One way to accomplish this is not to arrive devastated at the finale. By that time you will have the whole race behind you, so only careful management of your energy will allow you to conserve the final 5 percent to cross the finish line smoothly.
How to accomplish this?
Why do you arrive at the finish line completely done?
The most immediate explanation is that at the end of a race you have run out of energy. The more comprehensive one, however, is another: if you have run out of it most likely it is because you poorly managed it. The most classic way to do this is to handle the first part of the race carelessly, starting off buoyantly since you are full of energy and running above your average. The illusion is short-lived, and even before halfway through you realize that you have miscalculated: you can no longer keep up that pace and, above all, your energy starts to fade.
Strava data confirms this: just 8 percent of amateur runners manage to race in negative split, that is, running the final part faster than the initial part. You may have guessed the reason by now: inefficient management of energy, and especially its waste in the first half of the race.
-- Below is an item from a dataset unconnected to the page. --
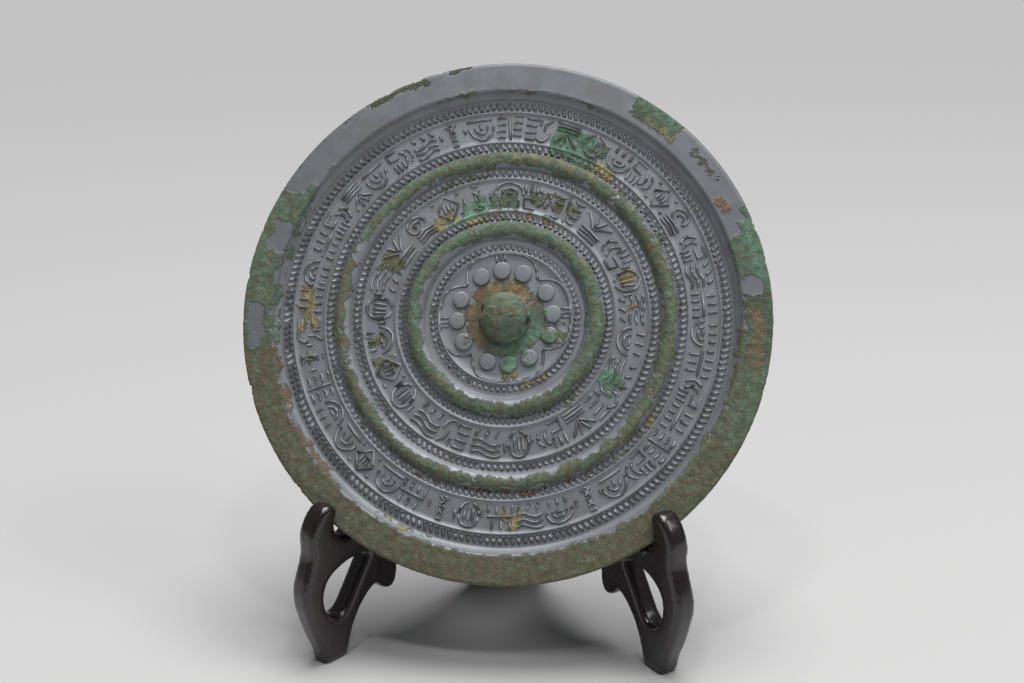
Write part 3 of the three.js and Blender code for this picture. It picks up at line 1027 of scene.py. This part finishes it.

Experts in the Journal of Sport Analytics have also observed that those who perform better in the race are not those who accumulate a large lead in the first half but instead are those who manage to have an even and solid pace in most of the race and then accelerate in the last leg (another way of saying “negative split” is in fact this: steady and not maximum pace in the first half, acceleration in the second).
How to do it
Now that you understand the meaning of negative split, how to put it into practice? In this, our friend the sportwatch helps us tremendously: by setting a pace goal, it is easy to know even at a glance when to stay above or below this goal.
Let’s say that the pace you want to keep depends on your marathon time goal: from it depends a certain pace that you should keep consistently, in order to achieve your target time. If you want to succeed, however, by applying the negative split, you will have to start the race slower and then, after a few kilometers (when you have passed the initial runner’s cap) you can speed up, increasing little by little at each intermediate distance you set for yourself by program, until you reach the average pace set at the beginning. And here-at least theoretically-the miracle will happen: since you didn’t hold it for the entire first half of the race, you will still have enough energy not only to continue at that speed but more importantly to accelerate a bit.
That’s why if everything goes as planned, you might even finish the race in a shorter time than you thought. Or at least you could pull it off with the best smile on your face.